The people of God, the worshipping community, as ‘new creation in Christ’
This post was contributed by worship leader Mike Hale.
"….the sphere of the Spirit’s working, into the place where his or her gift may be exercised for the glory of God. The Spirit is the Spirit who creates the community of the Last Days, that worshiping body that is brought into the presence of the Father in the Son and by the Spirit."Gunton’s essay is found in Incarnational Ministry: The Presence of Christ in Church, Society, and Family—Essays in Honor of Ray Anderson, (Wipf and Stock Publishers), edited by Christian Kettler and Todd Speidell. Included in the book's collection of 21 essays is The Distinctive Character of the Reformed Tradition, by Thomas F. Torrance, The Ministry of Reconciliation Today: The Realism of Grace, by James B. Torrance, and The Atonement as the Life of God in the Ministry of the Church, by Christian Kettler.
"Baptism, therefore, brings persons into relation with that community, so that they are now by means of a sacramental action brought within a new pattern of relationships….that are what they are by virtue of their derivation from and orientation to the Triune God. This is surely the point of Paul’s “if anyone is in Christ, there is a new creation” (2 Cor. 5:17).

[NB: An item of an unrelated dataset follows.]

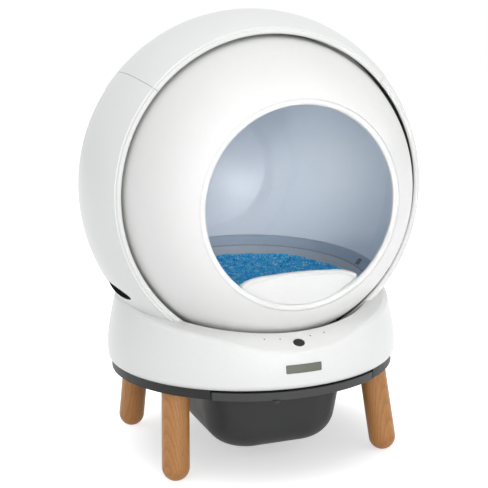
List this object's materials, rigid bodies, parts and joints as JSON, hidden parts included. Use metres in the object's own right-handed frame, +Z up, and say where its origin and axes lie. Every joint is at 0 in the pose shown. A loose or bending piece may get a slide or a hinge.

"I do not believe that this refers to some invisible inner change or (as in some forms of pietism) an instant transformation in the individual brought about by conversion. Indeed, it is not meant individualistically at all. By “in Christ” Paul means nothing other than in membership of the body of Christ, the church. There is, indeed, a new creation because of the addition to the community of…some unique and particular person."
"By virtue of the addition of a new member, the church is by each baptism reconstituted. That is the new creation of which Paul speaks. By virtue of its relationship to Abraham, it is the same church: the one historical people of God called and elected to praise him on earth. But it is also a different church, for the addition of a unique person to its membership means that new patters of relationships, and therefore a new reality, have come to be. If that reality does not include our children and young people, then our notion of community and of the way God works toward and through it is indeed an impoverished one." (p. 107)
"Baptism has [often] been treated as a rite dispensed to the individual by an institution, rather than as the means by which the person enters a new sphere of relationships which, by virtue of the new member, are themselves changed….One of the ways in which we may enable our own society to emerge from the stranglehold of individualism is in developing, under the gospel, forms of life in which each person is accorded that uniqueness that is the gift of the existence in true community. In that way the church may be, as Calvin taught that it should, the sacrament of society: a living reminder to society of its true nature." (p. 108)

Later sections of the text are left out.